**WORK REQUIRED:** Beginning with the first line of the data below, extract each line up to and including the one containing "extrude(amount=HEAD_HEIGHT, mode=Mode.INTERSECT)". Copy them exactly and add nothing.

**DATA SHOWN:**
################

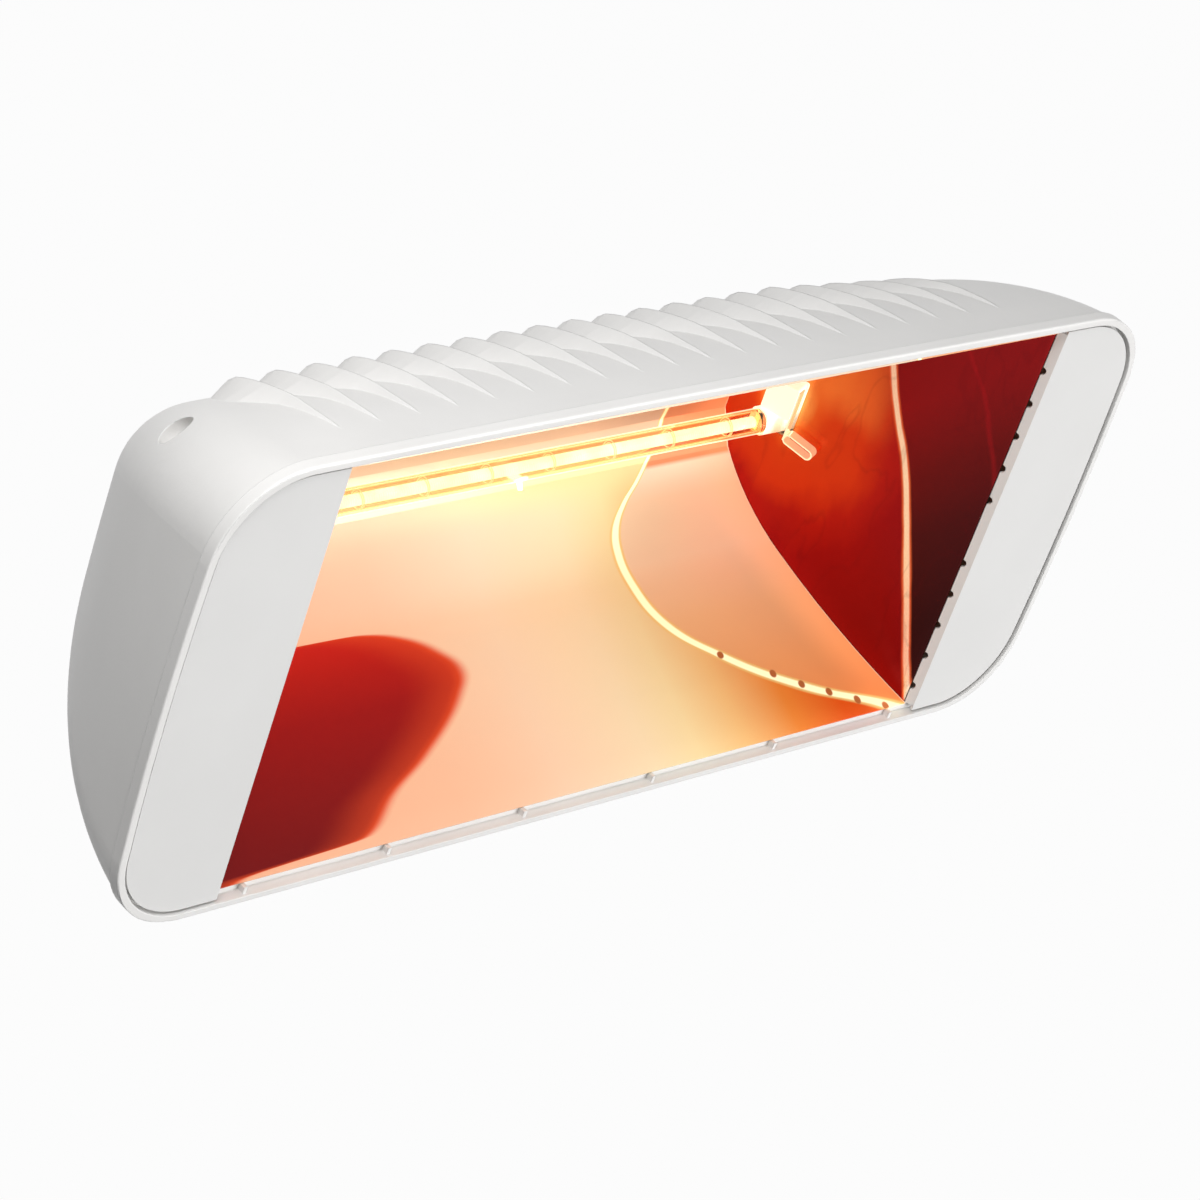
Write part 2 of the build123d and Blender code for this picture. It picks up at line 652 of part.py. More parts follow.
with BuildPart() as right_end:
    with BuildSketch(side(0)):
        mirror_region(SHEET + END_MARGIN)
        with Locations((END_FRONT_DEPTH, LAMP_HEIGHT)):
            Rectangle(HEAD_DEPTH, HEAD_HEIGHT * 2, align=(Align.MAX, Align.CENTER), mode=Mode.SUBTRACT)
    extrude(amount=HEAD_WIDTH / 2)
    with BuildSketch(plan(0)):
        with BuildLine():
            Polyline(
                (END_X_AT_FRONT, 0),
                (END_X_AT_FRONT + SHEET * SLANT, 0),
                (END_X_AT_FRONT + SHEET * SLANT - END_SPLAY * HEAD_DEPTH, HEAD_DEPTH),
                (END_X_AT_FRONT - END_SPLAY * HEAD_DEPTH, HEAD_DEPTH),
                close=True,
            )
        make_face()
    extrude(amount=HEAD_HEIGHT, mode=Mode.INTERSECT)


# What passes through the end mirror: the cap below, the holder block above
window_low = -CAP_HEIGHT / 2 - WINDOW_MARGIN
window_high = CAP_HEIGHT / 2 + FIT + HOLDER_HEIGHT + WINDOW_MARGIN
window_front = -HOLDER_FRONT - WINDOW_MARGIN
window_back = CAP_DEPTH / 2 + SPRING_WIDTH * END_SPLAY + WINDOW_MARGIN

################

**SOLUTION:**
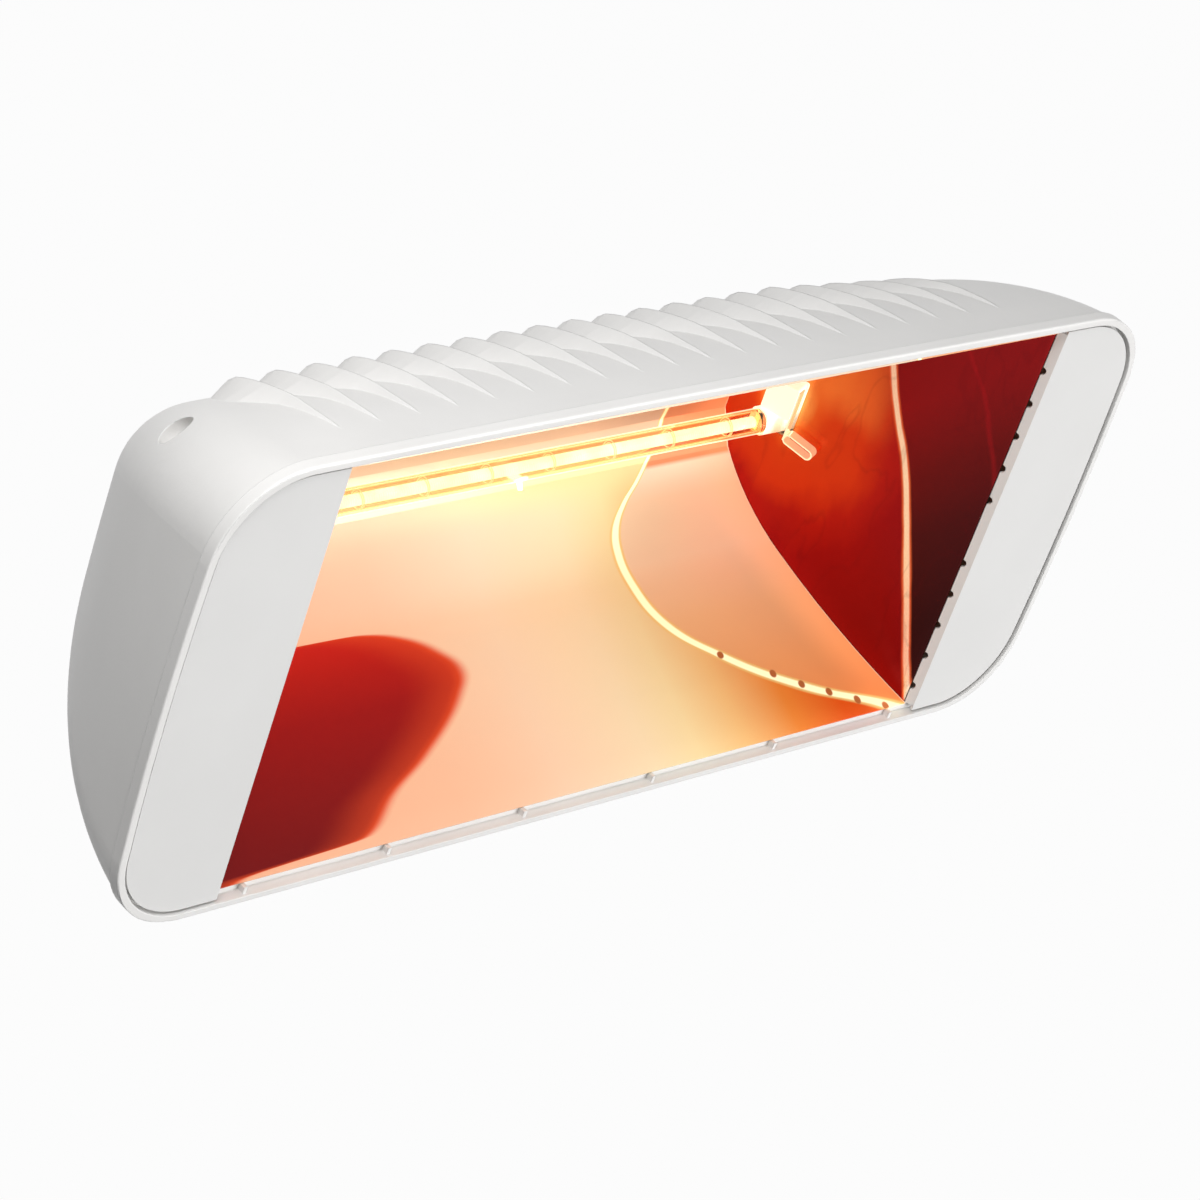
Write part 2 of the build123d and Blender code for this picture. It picks up at line 652 of part.py. More parts follow.
with BuildPart() as right_end:
    with BuildSketch(side(0)):
        mirror_region(SHEET + END_MARGIN)
        with Locations((END_FRONT_DEPTH, LAMP_HEIGHT)):
            Rectangle(HEAD_DEPTH, HEAD_HEIGHT * 2, align=(Align.MAX, Align.CENTER), mode=Mode.SUBTRACT)
    extrude(amount=HEAD_WIDTH / 2)
    with BuildSketch(plan(0)):
        with BuildLine():
            Polyline(
                (END_X_AT_FRONT, 0),
                (END_X_AT_FRONT + SHEET * SLANT, 0),
                (END_X_AT_FRONT + SHEET * SLANT - END_SPLAY * HEAD_DEPTH, HEAD_DEPTH),
                (END_X_AT_FRONT - END_SPLAY * HEAD_DEPTH, HEAD_DEPTH),
                close=True,
            )
        make_face()
    extrude(amount=HEAD_HEIGHT, mode=Mode.INTERSECT)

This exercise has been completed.